More importantly, many OFCs are involved mainly in wholesale rather than retail business. Of the Cayman Islands’ $1.3 trillion in bank deposits, 93% are interbank bookings, not personal or corporate accounts. The 8,000-plus hedge funds domiciled in Cayman cater only to rich, sophisticated investors able to look out for themselves, so regulators do not have to worry about protecting widows and orphans and can streamline procedures. In the BVI hedge funds can be set up and registered within a couple of days.
The two pillars of Bermuda’s insurance industry — captive insurance and reinsurance — also cater to sophisticated businesses only. Captives are set up by companies (or groups of them) to lower their insurance bills by covering predictable risks themselves. British Airways, for instance, until recently had a captive in Bermuda that insured its aviation and other risks. Because no third parties are involved, regulators in Bermuda apply a lighter touch. Reinsurers underwrite part of the risks of other insurance companies. They are subject to stricter disclosure rules in Bermuda because, under many contracts, unrelated third parties are at risk.
One way OFCs maintain a light touch is to involve auditors and other service providers in regulation. Jeremy Cox, the supervisor of Bermuda’s insurance industry, describes the island’s way of doing things as “practical regulation that tries to use the experience of industry”. Bermuda also puts some of the regulatory onus on independent auditors, who must sign off on insurers’ annual filings and confirm that they meet minimum liquidity and profitability standards.
In Cayman all regulated or licensed professions — including lawyers, auditors, fund administrators and auditors, insurance providers and service providers for trusts — are required to blow the whistle if they suspect that something untoward is going on. This is separate from the money-laundering rules.
Jack Be Nimble, Jack Be Quick
For all OFCs one of the advantages of being small and predominantly reliant on the finance industry is that they can change existing rules and laws quickly to react to new opportunities. Inevitably this takes much longer in big, diversified economies, where any change in the status quo involves difficult negotiations among an assortment of interest groups.

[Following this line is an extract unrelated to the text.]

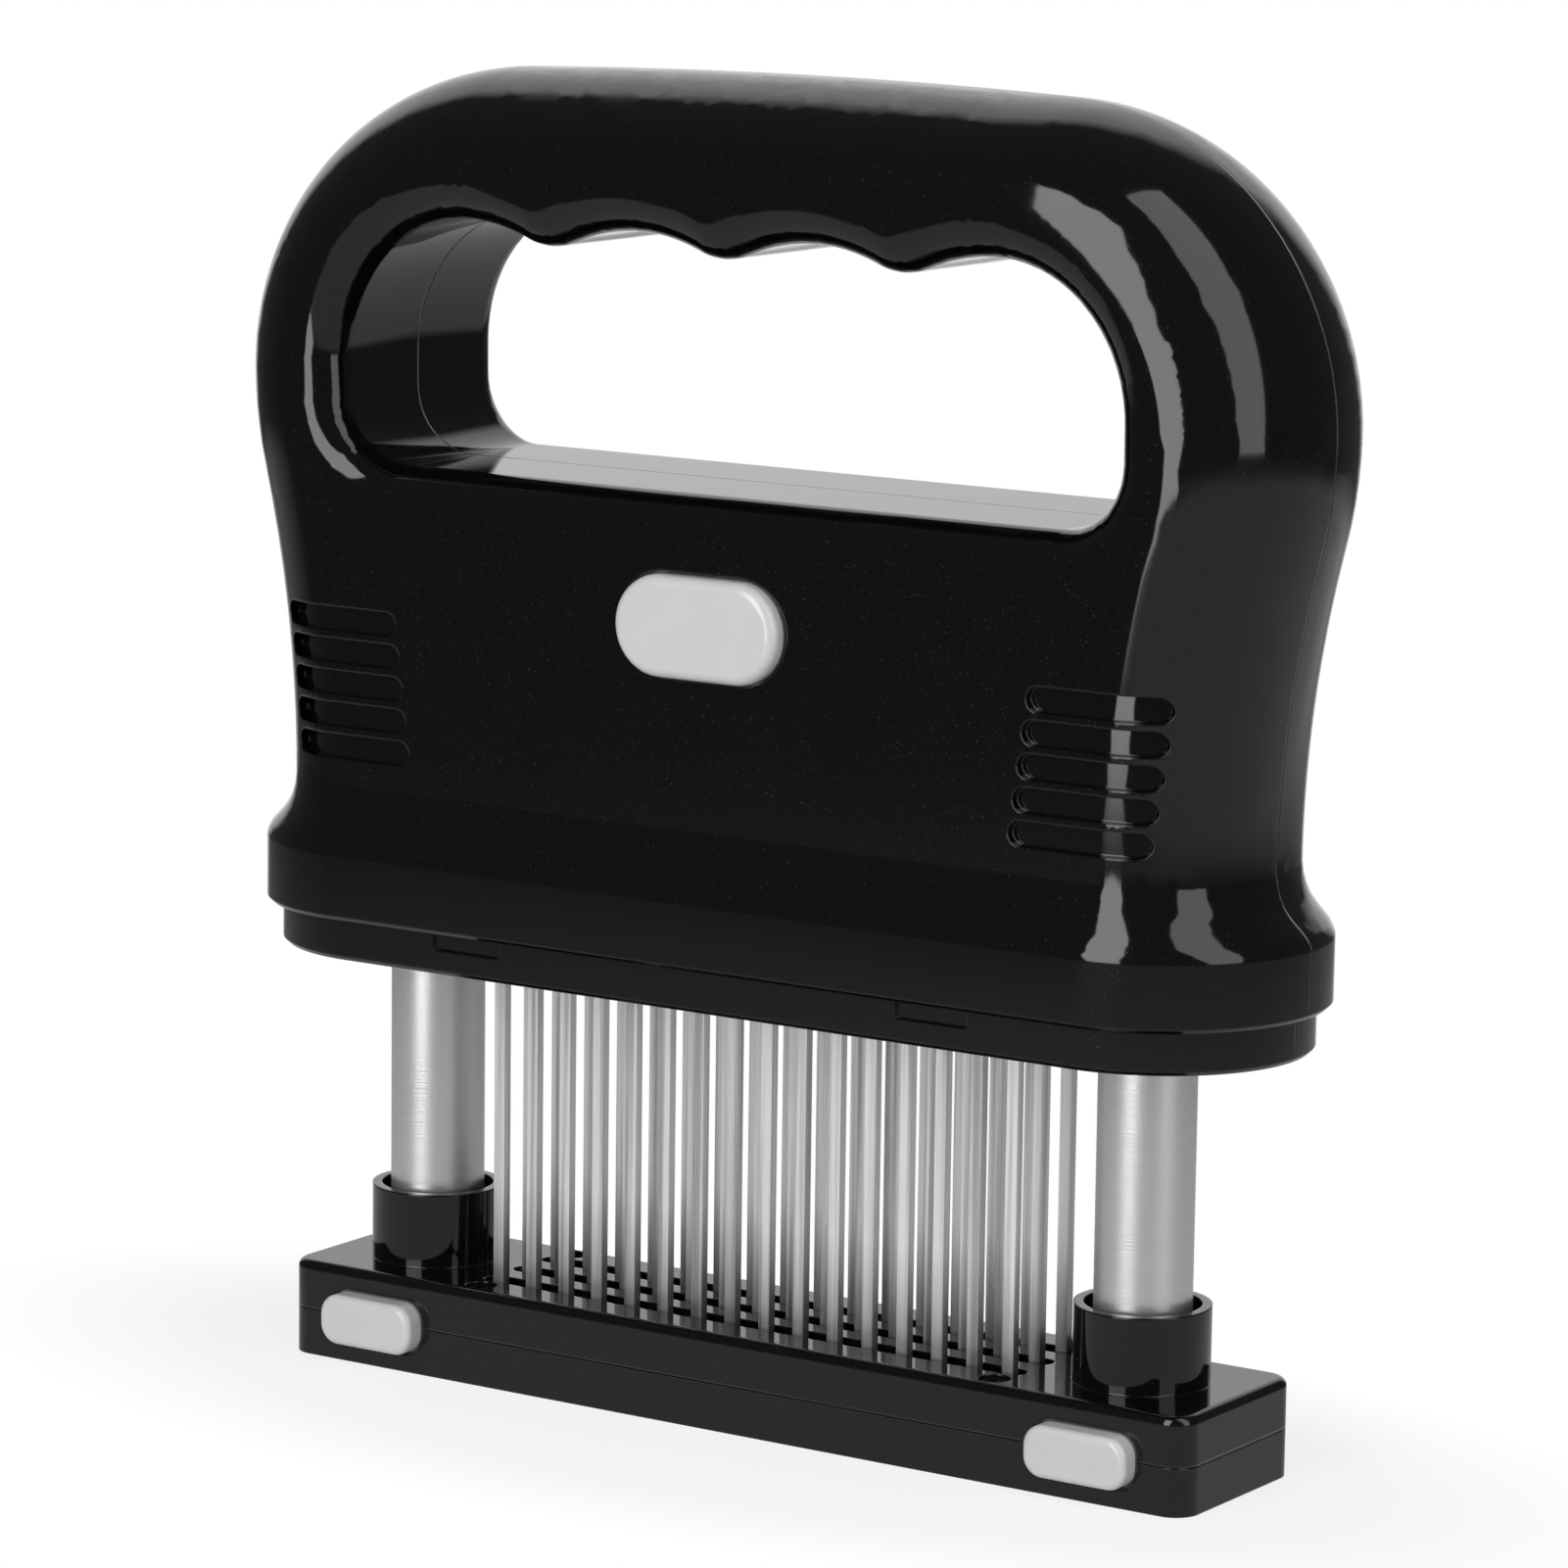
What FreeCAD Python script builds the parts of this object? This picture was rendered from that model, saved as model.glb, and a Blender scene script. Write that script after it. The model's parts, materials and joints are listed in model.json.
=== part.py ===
import FreeCAD, Part
import os
import math
from FreeCAD import Vector

# Blade meat tenderizer: a moulded handle housing slides down two sprung steel posts and
# drives three rows of narrow blades through a slotted guard base.
# Frame: +Z up, X along the base, the front with the release button faces -Y.
# Origin: the middle of the base underside. Lengths in millimetres.

DOC = FreeCAD.newDocument("MeatTenderizer")
SHEET = DOC.addObject("Spreadsheet::Sheet", "Sizes")
SIZES = [
    # guard base
    ("base_end", 12.95, "base beyond a post axis"),
    ("base_length", "=2 * (post_x + base_end)", "base along X"),
    ("base_depth", 24.4, "base along Y"),
    ("base_height", 11.3, "base slab, without its collars"),
    ("seam_height", 5.6, "joint between the lower and upper moulding"),
    ("base_corner", 3.0, "upright corner rounding of the base"),
    ("base_edge", 1.0, "rounding of the top edge of the base"),
    ("collar_radius", 7.75, "outside of a post collar"),
    ("collar_height", 8.9, "collar above the slab"),
    ("collar_rim_radius", 6.65, "widened mouth of the collar"),
    ("collar_rim_depth", 1.6, "depth of the widened mouth"),
    ("base_screw_x", 35.5, "screws of the base from the middle"),
    ("base_screw_y", 9.4, "screws of the base from the middle"),
    ("base_screw_head", 1.7, "radius of the screw head"),
    ("base_screw_shank", 0.9, "radius of the screw shank"),
    ("base_screw_head_height", 0.9, "thickness of the screw head"),
    ("base_screw_end_z", 2.4, "lower end of the screw"),
    ("screw_recess", 1.2, "depth of the head below the slab top"),
    # posts
    ("post_inset", 21.7, "post axis inside the widest point of the handle"),
    ("post_x", "=bulge_half - post_inset", "post axis from the middle"),
    ("tube_radius", 5.55, "outside of a steel post tube"),
    ("tube_wall", 0.8, "wall of a post tube"),
    ("tube_seat_z", 9.4, "lower end of the tube in the collar"),
    ("tube_top_z", 63.6, "upper end of the tube at rest"),
    ("foot_radius", 4.6, "shank of the post foot below the tube"),
    ("foot_groove_radius", 3.0, "neck that the latch plate grips"),
    ("foot_end_z", 1.8, "lower end of the post foot"),
    ("foot_plug_top_z", 17.0, "upper end of the plug inside the tube"),
    ("stop_ring_height", 1.6, "ring clipped on top of the tube"),
    ("stop_ring_radius", 6.9, "outside of that ring"),
    ("spring_reach", 6.0, "upper end of a post spring below the tube end"),
    ("spring_rod_radius", 2.2, "rod that pushes a post spring"),
    ("spring_rod_flange", 6.5, "radius of the rod's flange"),
    ("spring_rod_plate", 2.0, "thickness of the rod's cap and flange"),
    ("bush_wall", 1.9, "wall of a guide bush"),
    ("bush_flange", 1.5, "how far its flange is wider"),
    ("bush_flange_height", 1.4, "thickness of that flange"),
    # base buttons and their latch plates
    ("base_button_width", 13.2, "button along X"),
    ("base_button_height", 6.0, "button along Z"),
    ("base_button_z", 5.4, "middle height of the button"),
    ("base_button_round", 2.4, "corner rounding of the button"),
    ("base_button_proud", 2.4, "how far the button stands out"),
    ("button_flange", 1.0, "thickness of the flange behind the wall"),
    ("button_flange_lip", 0.7, "how far the flange is wider than the button"),
    ("base_button_edge", 0.8, "rounded front edge of the button"),
    ("base_button_travel", 2.0, "push of a base button"),
    ("base_wall", 1.6, "front and rear wall of the base"),
    ("latch_thickness", 1.2, "steel latch plate"),
    ("latch_width", 12.0, "latch plate along X"),
    ("latch_grip_radius", 3.25, "keyhole end that grips the neck"),
    ("latch_pass_radius", 4.9, "keyhole end that lets the foot pass"),
    ("latch_rear_web", 2.0, "plate behind the keyhole"),
    # blade pack
    ("blade_margin", 13.65, "outermost blade from the post axis"),
    ("blade_pitch", "=2 * (post_x - blade_margin) / (blades_per_row - 1)", "blades in a row"),
    ("row_pitch", 5.71, "row to row"),
    ("blade_width", 1.45, "blade along X"),
    ("blade_thickness", 1.2, "blade along Y"),
    ("blade_tip_z", 3.6, "blade points at rest"),
    ("blade_point", 4.2, "length of the ground point"),
    ("blade_head_z", 61.0, "upper end of the blades"),
    ("blades_per_row", 16, "blades in each row"),
    ("slot_width", 2.9, "long slot of one row in the base"),
    ("slot_end_play", 2.1, "slot beyond the outer blade's middle"),
    ("carrier_depth", 19.0, "plastic block that holds the blades, along Y"),
    ("carrier_foot_z", 53.0, "underside of the block"),
    ("carrier_top_z", 61.0, "top of the block, level with the blade heads"),
    ("carrier_side", 2.2, "block beyond the slots at each end"),
    ("carrier_corner", 2.0, "upright corner rounding of the block"),
    ("keeper_thickness", 1.5, "steel plate over the blade heads"),
    ("tongue_width", 16.0, "folded tongue of that plate along X"),
    ("tongue_thickness", 1.2, "tongue along Y"),
    ("tongue_rise", 6.0, "tongue above the lower end of the hook"),
    ("tongue_window_width", 10.0, "window that the hook catches, along X"),
    ("tongue_window_low", 1.2, "window below the lower end of the hook"),
    ("tongue_window_high", 3.2, "window above the lower end of the hook"),
    # cartridge skirt below the handle
    ("rim_reveal", 1.7, "the skirt sits this far inside the rim"),
    ("skirt_bottom_z", 49.7, "lowest face of the handle unit"),
    ("skirt_wall", 1.8, "skirt wall"),
    ("skirt_floor", 2.2, "skirt bottom plate"),
    ("skirt_spigot", 5.5, "part of the skirt that is inside the rim"),
    ("skirt_edge", 0.5, "bevel of the lower skirt edge"),
    ("blade_port_play", 0.6, "port in the skirt floor round the slots"),
    ("snap_width", 9.3, "snap window along X"),
    ("snap_height", 2.1, "snap window below the rim"),
    ("snap_x", 31.7, "snap windows from the middle"),
    ("snap_depth", 0.35, "depth of a snap window"),
    # handle housing
    ("rim_inset", 1.5, "the rim is this much narrower than the handle, per side"),
    ("rim_half_length", "=bulge_half - rim_inset", "rim along X, half"),
    ("rim_half_depth", 19.6, "rim along Y, half"),
    ("rim_bottom_z", 54.7, "lower edge of the rim"),
    ("rim_top_z", 62.3, "upper edge of the rim's upright band"),
    ("rim_end_less", 1.0, "the rim's ends fall this short of half circles"),
    ("rim_end", "=rim_half_depth - rim_end_less", "reach of the rim's half-ellipse ends"),
    ("rim_edge", 0.5, "bevel of the lower rim edge"),
    ("waist_z", 70.2, "narrowest height of the body"),
    ("waist_inset", 6.1, "the waist is this much narrower than the bulge, per side"),
    ("body_half_depth", 17.0, "body along Y, half"),
    ("bulge_half", 70.6, "widest half width of the handle"),
    ("shoulder_radius", 35.5, "round shoulders of the handle"),
    ("shoulder_run", 50.0, "outline radius below the shoulder"),
    ("crown", 0.7, "rise of the top between the shoulders"),
    ("handle_top_z", 153.9, "highest point"),
    ("body_round", 12.5, "the half-ellipse sides of the body reach in this far"),
    ("shell_wall", 2.4, "housing wall"),
    # finger opening
    ("grip_bar", 18.3, "side bar of the handle at its widest"),
    ("grip_half", "=bulge_half - grip_bar", "opening, half width"),
    ("grip_floor_z", 107.7, "opening floor"),
    ("grip_floor_corner", 8.0, "lower corners of the opening"),
    ("grip_top_z", 136.5, "top of the finger scallops"),
    ("finger_pitch", 23.6, "finger scallops"),
    ("finger_depth", 2.4, "depth of the scallops"),
    ("finger_ridge", 7.0, "radius of the ridges between fingers"),
    ("grip_lip", 4.5, "rounded lip of the opening"),
    # release button
    ("release_half_width", 10.95, "release button, half of its width"),
    ("release_half_height", 5.8, "release button, half of its height"),
    ("release_z", 93.2, "middle height of the release button"),
    ("release_proud", 1.9, "how far it stands out"),
    ("release_travel", 2.5, "push of the release button"),
    ("release_edge", 1.3, "rounded front edge of the button"),
    ("release_flange", 1.2, "flange behind the wall"),
    ("hook_width", 8.0, "latch hook along X"),
    ("hook_stem", 1.0, "thickness of the hook's stem"),
    ("hook_reach", 3.2, "hook along Y"),
    ("hook_height", 1.6, "height of the hook's nose"),
    ("release_latch_z", 66.4, "lower end of the latch hook"),
    # side grooves
    ("groove_count", 5, "grooves down each side"),
    ("groove_pitch", 3.72, "groove to groove"),
    ("groove_height", 2.9, "height of a groove"),
    ("groove_depth", 1.0, "depth of a groove"),
    ("groove_inner_x", 42.6, "inner end of the top groove"),
    ("groove_outer_x", 59.8, "outer end of the top groove"),
    ("groove_step", 0.5, "each groove sits this much further in"),
    ("groove_top_z", 89.6, "middle of the top groove"),
    # play
    ("slide_play", 0.3, "clearance of sliding plastic"),
    ("fit_play", 0.15, "clearance of pieces that are fitted once"),
    ("button_play", 0.35, "gap round a button"),
    ("press_travel", 27.0, "handle stroke"),
    # springs
    ("main_spring_radius", 3.6, "middle radius of a post spring"),
    ("main_spring_wire", 0.8, "wire of a post spring"),
    ("main_spring_turns", 11, "turns of a post spring"),
    ("small_spring_radius", 2.0, "middle radius of a button spring"),
    ("small_spring_wire", 0.4, "wire of a button spring"),
    ("small_spring_turns", 4, "turns of a button spring"),
    # screws of the housing
    ("shell_boss_radius", 3.2, "screw boss inside the housing"),
    ("boss_low_x", 30.0, "lower bosses from the middle"),
    ("boss_low_z", 76.0, "height of the lower bosses"),
    ("boss_high_x", 34.0, "upper bosses from the middle"),
    ("boss_high_z", 98.0, "height of the upper bosses"),
    ("shell_screw_head", 2.6, "radius of a housing screw head"),
    ("shell_screw_shank", 1.2, "radius of a housing screw shank"),
    ("shell_screw_head_height", 1.8, "thickness of a housing screw head"),
    ("shell_screw_reach", 7.0, "screw end in front of the seam"),
    ("shell_screw_depth", 7.0, "head seat below the rear face"),
]
for row, (alias, value, note) in enumerate(SIZES, start=1):
    SHEET.set("A%d" % row, note)
    SHEET.setAlias("B%d" % row, alias)
for row, (alias, value, note) in enumerate(SIZES, start=1):
    SHEET.set("B%d" % row, str(value))
DOC.recompute()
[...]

Thanks to its nimbleness, Singapore has been able to score a number of successes against Hong Kong, its slower-moving rival. New trust laws in Singapore that came into effect a year ago have prompted Hong Kong to re-examine its own. Singapore was also ahead of Hong Kong in passing legislation on real-estate investment trusts (REITs), a relatively new investment class in Asia that has been growing rapidly, fuelled by the local property boom. “We are small in a big world. We survive because we stay ahead of the region,” says Kelvin Chan, a former government official who is now with the Partners Group, a Swiss private-equity firm. “In this, being small is our strength.”
Luxembourg manages to move quickly even though it is part of the EU and must comply with all EU directives, which have become increasingly onerous over the years. Luxembourg dominates the market for a type of investment fund called UCIT, similar to mutual funds, that complies with stiff requirements so that it can be sold freely throughout Europe. This is because it was the first country to incorporate the UCIT directive into law in the 1980s.
Being quick on one’s feet is important for OFCs not only because competition is fierce but because many offshore products are easily commoditised. There is nothing particularly special about a Cayman-domiciled hedge fund, for instance; indeed more offshore hedge funds are domiciled there than anywhere else, and lawyers have so much practice that they can quickly set up another one. Hedge-fund managers themselves look for safety in numbers. “You go there because everyone else does,” says one New York investor. BVI companies are popular in Asia for much the same reason: they are familiar, they work, and everybody else uses them.
OFCs with critical mass and expertise in certain niches often act as subcontractors for financial institutions in big onshore centres in the same region. Investment bankers in London, for instance, often work with bankers in Jersey on mergers and acquisitions. Bankers and lawyers in Cayman work with the lawyers of American multinationals on structured-finance transactions.
Such expertise helps OFCs to beat off the competition. Bermuda’s reinsurance market is flourishing because it relies on a network of brokers, underwriters and actuaries that would be hard to replicate. By contrast, fund administration — in essence, the back-office work for investment funds — which thrives in Dublin, Jersey, Luxembourg, the Isle of Man and elsewhere, has become commoditised for run-of-the-mill equity funds. This is one reason why so many OFCs are fighting over hedge-fund business. Administering these funds requires expertise in areas such as valuing illiquid instruments and complex securities such as derivatives, so margins are fatter and clients tend to stick around.
But small jurisdictions sometimes find it difficult to attract and retain the people to provide the expertise. OFCs in balmy climates or close to onshore economies do better than tiny islands floating in the middle of the South Pacific. Proximity to “real” economies makes it easier to lure those experts (almost always expatriates), and clients also like the convenience of being in the same time zone as their OFC and talking to people in their own language.
Some islands are running out of space. Jersey, for instance, imposes strict housing restrictions. Bermuda is facing even greater strains on its capacity. Households are limited to owning one car to cut down on traffic, so affluent businessmen can be seen zipping to work on motorscooters. Getting permanent residency in Bermuda is difficult and house prices are vertiginous, not least because unlike most other OFCs Bermuda is the home base of many huge global businesses with large numbers of employees.
The influx of well-paid expatriates who drive up the cost of living can cause tensions with the local population. Kurt Tibbetts, a government minister in Cayman, says his government works on preserving social harmony by pouring money into education. Bermuda quietly pursues affirmative-action policies that give locals first refusal of any jobs before expatriates can be considered. For the leading OFCs, success comes with its own headaches.